Nine days is one of the less serious breakdowns Harare has suffered. Earlier this year, there was a three-week shutdown at the pump station. While people in the townships queued, people in the better-off suburbs drew water from their swimming pools and filtered it for drinking.

The city council says the city of three million needs 1400megalitres daily, but the best it can do is 650megalitres - less than half. Lake Chivero, the sole major dam serving Harare, has thousands of litres of raw effluent pumped into it daily from the city's sewage farm.

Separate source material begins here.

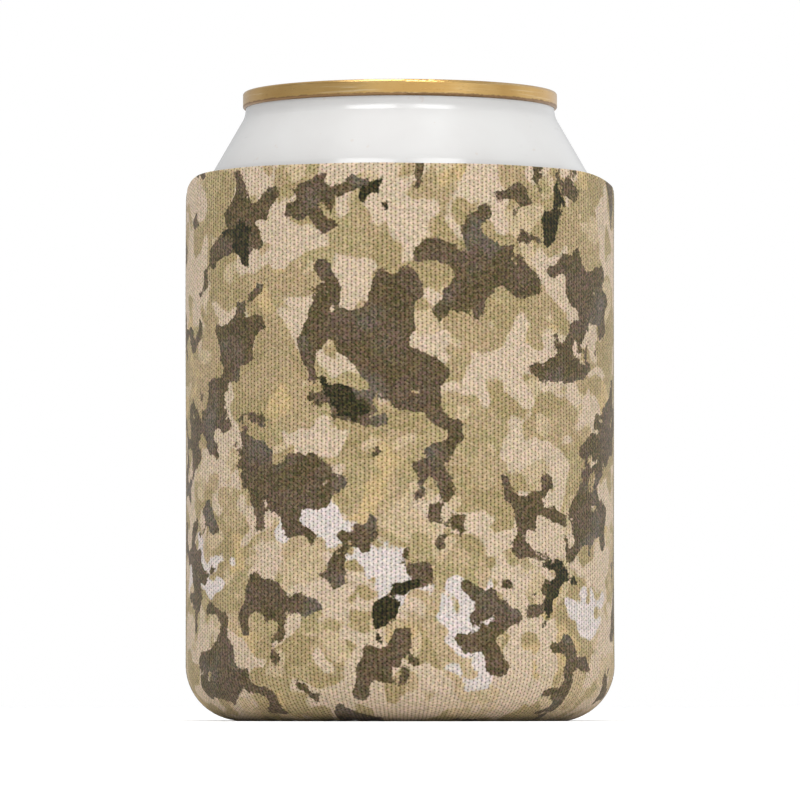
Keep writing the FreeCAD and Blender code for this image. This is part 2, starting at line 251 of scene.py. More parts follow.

"Twenty years ago, the Ministry of Water Affairs produced plans for a new supply source, the Kunzvi dam," said Ger Christiaens, an engineer working for a city pride organisation.

At the time, the ministry warned the government of Presi-dent Robert Mugabe that the city's population was increasing exponentially and new water resources were urgently needed.

"They did nothing," Christiaens said. "What we have is a water system in a critical state. If anything happens with Lake Chivero, it affects the whole city."

Observers say under Mugabe's rule, the same happened with the electricity utility, the railways, the road network, the health and education systems, and the entire economy.

"The rot began as soon as he was threatened by a viable democratic opposition in 2000 and sacrificed everything to stay in power," said a Western diplomat. Now 87 and reportedly ailing, Mugabe is in a coalition government, his own party showing signs of fracturing.

"It will take any new government decades to sort out," she said.

"Power cuts, water shortages, the threat of cholera, they're an integral part of the foreseeable future. It's a disgraceful legacy."